The first defeat, by 311 votes to 307, came when the government said it wanted to refer Labour’s demand it publish the attorney’s advice in full to a privileges committee consisting of senior MPs.

The Prime Minister suffered a further setback, by 321 votes to 299, came when a Tory MP and former attorney-general, Dominic Grieve, successfully tabled a motion that if May’s withdrawal was rejected on December 11, it would be for parliament to decide what happened next.

But May has ruled out a second referendum and also said that the EU will not renegotiate the deal to offer better terms. The hattrick of defeats was inflicted on the government even before the Prime Minister had entered the chamber to launch five days of debate on the Brexit withdrawal agreement and political declaration agreed with the EU.

As expected the attorney- general’s advice, which the government was compelled to publish in full on Wednesday, confirmed fears that the UK could not withdraw from the Northern Ireland “backstop” arrangement with the EU, without the latter’s agreement. It risked a “stalemate” and “protracted rounds” of negotiations, Cox’s letter said.

The “current drafting” of the backstop “does not allow for a mechanism that is likely to enable the UK to lawfully exit the EU customs union without a subsequent agreement.

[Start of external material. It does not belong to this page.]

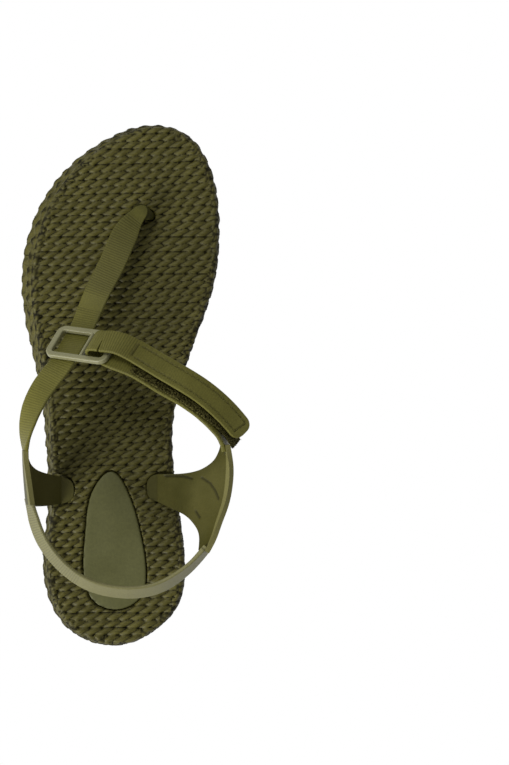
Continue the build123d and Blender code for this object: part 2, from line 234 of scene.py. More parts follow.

According to the Guardian, her speech sounded to some at Westminster “like a first draft of her own political obituary” — even though her resignation is not expected.

The page one headline in the Brexit-supporting Daily Telegraph on Wednesday screamed: “The day May lost control.” The strap added: “Three defeats humiliate the PM. Government is found in contempt. Parliament seizes the reins of Brexit.”

There was both passion and emotion in May’s statement: “I have spent nearly two years negotiating this deal. I have lost valued colleagues along the way. And faced fierce criticism from all sides.

“If I had banged the table, walked out of the room and at the end of the process delivered the very same deal that is before us today, some might say I had done a better job. But I didn’t play to the gallery, I focused on getting a deal that honours the referendum and sets us on course for a bright future — and I did so through painstaking hard work.

“I never said this deal was perfect, it was never going to be. That is the nature of a negotiation.”

“We should not let the search for a perfect Brexit prevent a good Brexit... I promise you today that this is the very best deal for the British people and I ask you to back it in the best interest of our constituents and our country.”

There are those who believe Brexit will bring back the glory days of a sunlit empire.

But David Lammy, a black Labour MP who wants a second referendum slammed hardline Brexiteers: “When those on the other side of this debate say that they want ‘Empire 2.0’, let us ask what does that mean? What was imperialism, what was colonialism?

“At its worst the British Empire was exploitation and subjugation, moral superiority that led to putting humans in shackles, the oppression of black and brown people because this country thought it knew best, those countries once coloured pink on the globe were not won in negotiations, they were taken by force. Today we need to build a new image of Britain, one that brings this country together after years of division.”